Hi; I am new here and am pretty clueless about steam.

I inherited a SAITO Star Light freighter model with a V4PR engine from my dad. The ship itself is pretty beat up and poorly assembled and painted. He was a steam nut but had relatively few mechanical skills ;(

The boiler and burner are cosmetically rough, but I suspect they are functional.

The engine is rather nice and I believe that Dad never actually ran it except for a few trials. It is oily and spins over nicely. I suspect the seals need renewing. I know the V4PR is extinct, was expensive when new, and from the little info and videos I have found, it is a very well built little engine and is desirable to collectors and model builders.

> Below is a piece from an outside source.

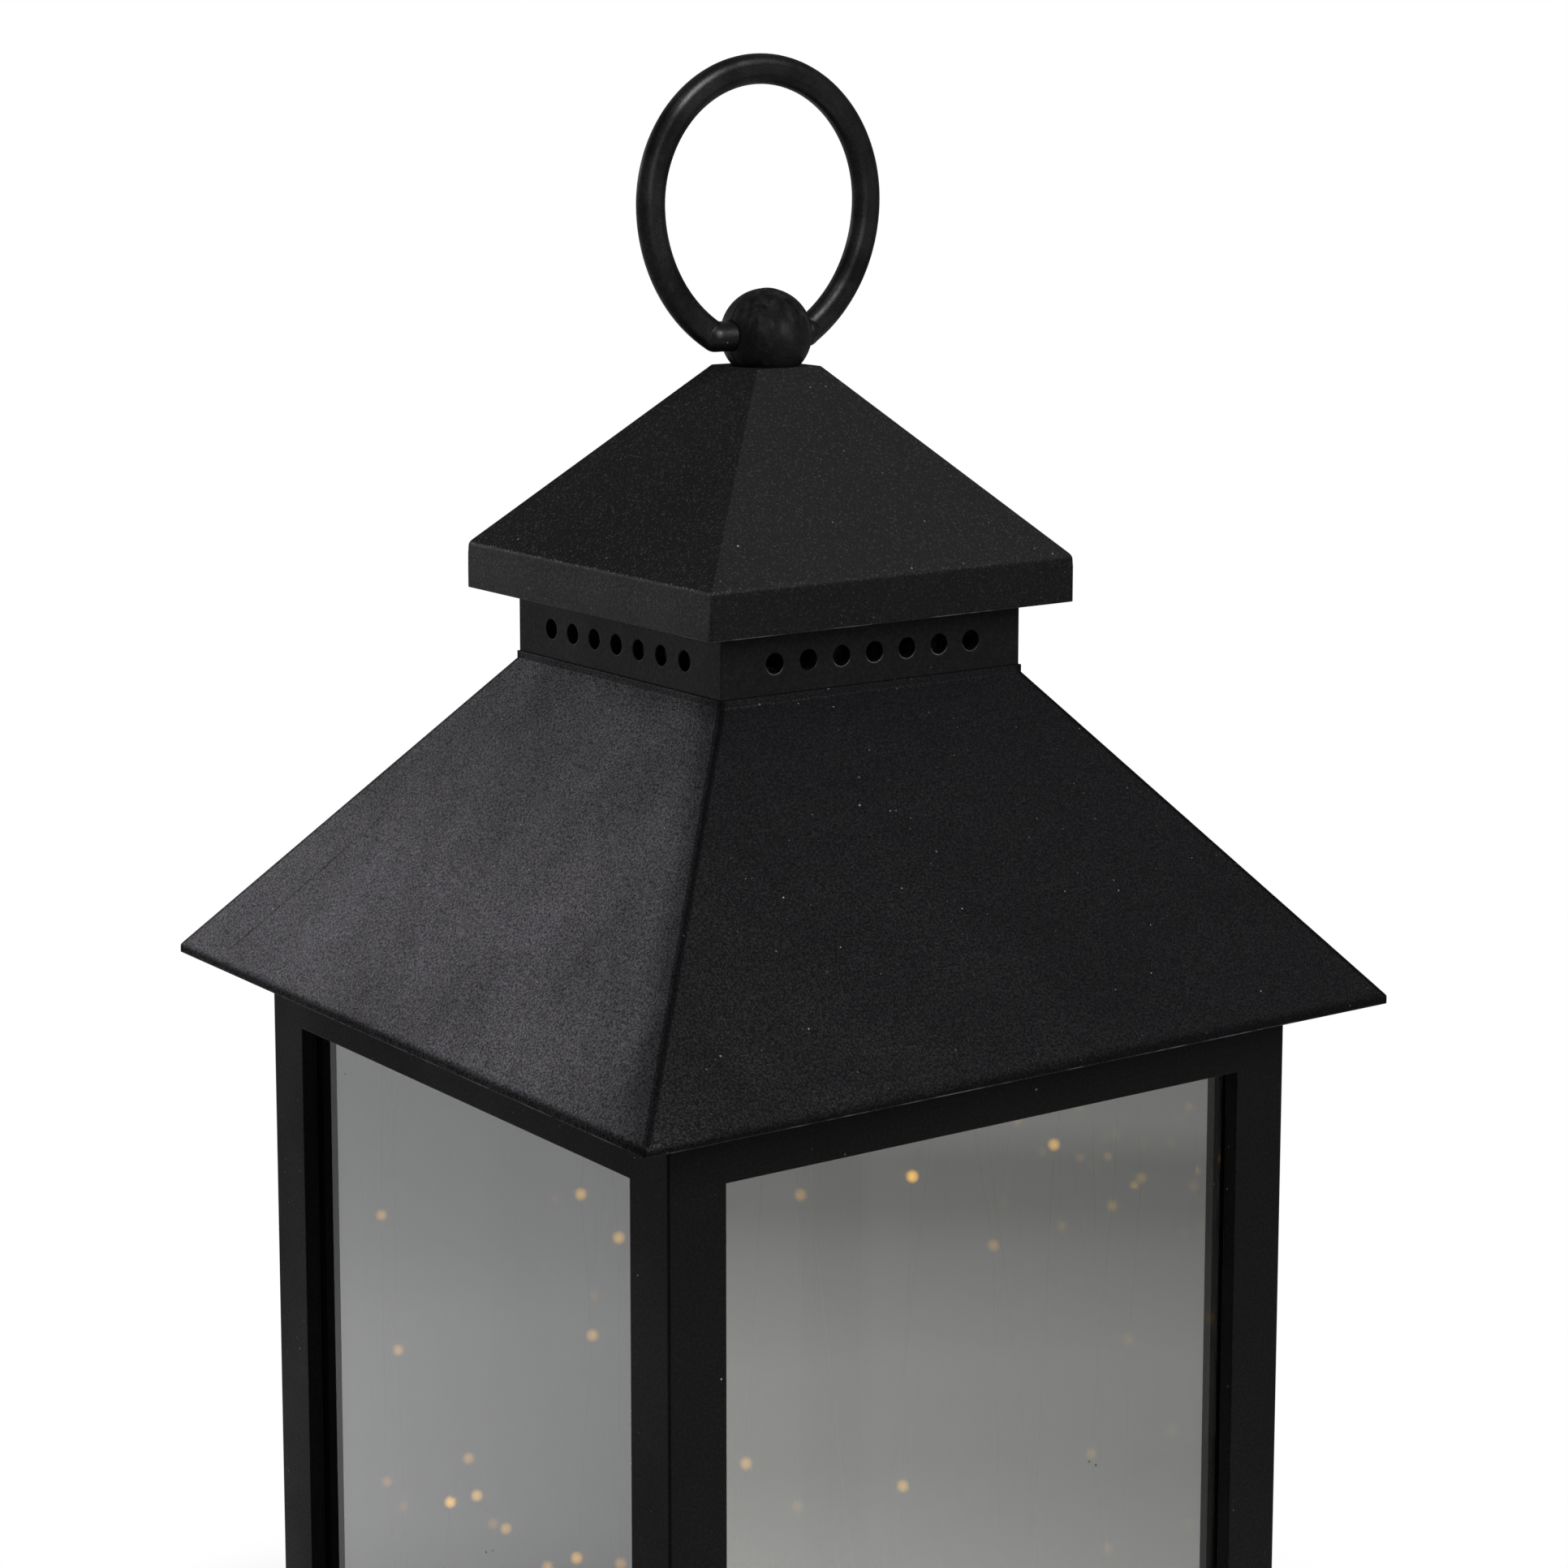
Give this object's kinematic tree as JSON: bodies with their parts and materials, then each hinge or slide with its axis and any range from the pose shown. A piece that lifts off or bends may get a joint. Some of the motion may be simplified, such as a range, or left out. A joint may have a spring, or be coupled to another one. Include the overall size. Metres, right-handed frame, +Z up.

I would like to sell this stuff, can you folks help me out with info? Should I advertise on eBay or one of the steam specialty forums, what sort of price could I expect for the engine and boiler.? I honestly think the boat hull and superstructure itself is not worth much, but who am I to say?

Thanks for any assistance. I can take pics and post them if needed. Here is a video of another V4PR, mine is NOWHERE near this nice. ... http://www.youtube.com/watch?v=wNyxBwI70wI 

Here's the ship model: ... http://www.saito-mfg.com/steam-boat...light.html 


Finally, can anyone point me to a marine steam forum? 


John Davies 

Spokane WA USA


----------



## steveciambrone (Jan 2, 2008)

John, 
There is a Steam Boat forum on RC Groups where you could post a sale listing, they do not get upset about those listing every so often. 

http://www.rcgroups.com/steam-boats-656/ 

It would be hard to set a price on it , the V4PR alone in good condition was fetching around $500-600 in better times on Ebay, now it would be less. You can PM me pictures and I can give you a relative idea maybe. 

I kind of comes down to what will you let it go for. 

Steve


----------